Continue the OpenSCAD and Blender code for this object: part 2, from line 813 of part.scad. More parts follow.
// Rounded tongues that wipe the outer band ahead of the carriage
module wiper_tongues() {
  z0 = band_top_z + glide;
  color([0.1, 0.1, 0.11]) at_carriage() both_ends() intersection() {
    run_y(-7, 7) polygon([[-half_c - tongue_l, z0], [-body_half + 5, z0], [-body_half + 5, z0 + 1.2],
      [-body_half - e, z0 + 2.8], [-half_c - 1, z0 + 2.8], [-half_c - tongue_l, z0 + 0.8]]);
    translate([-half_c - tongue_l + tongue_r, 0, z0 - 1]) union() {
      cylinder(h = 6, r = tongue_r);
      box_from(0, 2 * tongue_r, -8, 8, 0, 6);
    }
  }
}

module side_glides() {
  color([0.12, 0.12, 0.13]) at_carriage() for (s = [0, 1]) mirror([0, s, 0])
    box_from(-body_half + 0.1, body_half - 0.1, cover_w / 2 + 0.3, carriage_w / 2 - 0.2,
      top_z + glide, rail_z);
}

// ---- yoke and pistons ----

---

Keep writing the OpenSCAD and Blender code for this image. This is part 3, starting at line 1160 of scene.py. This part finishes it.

▶ Exercise: From the records above, print exactly the lines that run from the line with "Continue the OpenSCAD" to the line with "---- yoke and", inclusive.

▶ Response to this task:
Continue the OpenSCAD and Blender code for this object: part 2, from line 813 of part.scad. More parts follow.
// Rounded tongues that wipe the outer band ahead of the carriage
module wiper_tongues() {
  z0 = band_top_z + glide;
  color([0.1, 0.1, 0.11]) at_carriage() both_ends() intersection() {
    run_y(-7, 7) polygon([[-half_c - tongue_l, z0], [-body_half + 5, z0], [-body_half + 5, z0 + 1.2],
      [-body_half - e, z0 + 2.8], [-half_c - 1, z0 + 2.8], [-half_c - tongue_l, z0 + 0.8]]);
    translate([-half_c - tongue_l + tongue_r, 0, z0 - 1]) union() {
      cylinder(h = 6, r = tongue_r);
      box_from(0, 2 * tongue_r, -8, 8, 0, 6);
    }
  }
}

module side_glides() {
  color([0.12, 0.12, 0.13]) at_carriage() for (s = [0, 1]) mirror([0, s, 0])
    box_from(-body_half + 0.1, body_half - 0.1, cover_w / 2 + 0.3, carriage_w / 2 - 0.2,
      top_z + glide, rail_z);
}

// ---- yoke and pistons ----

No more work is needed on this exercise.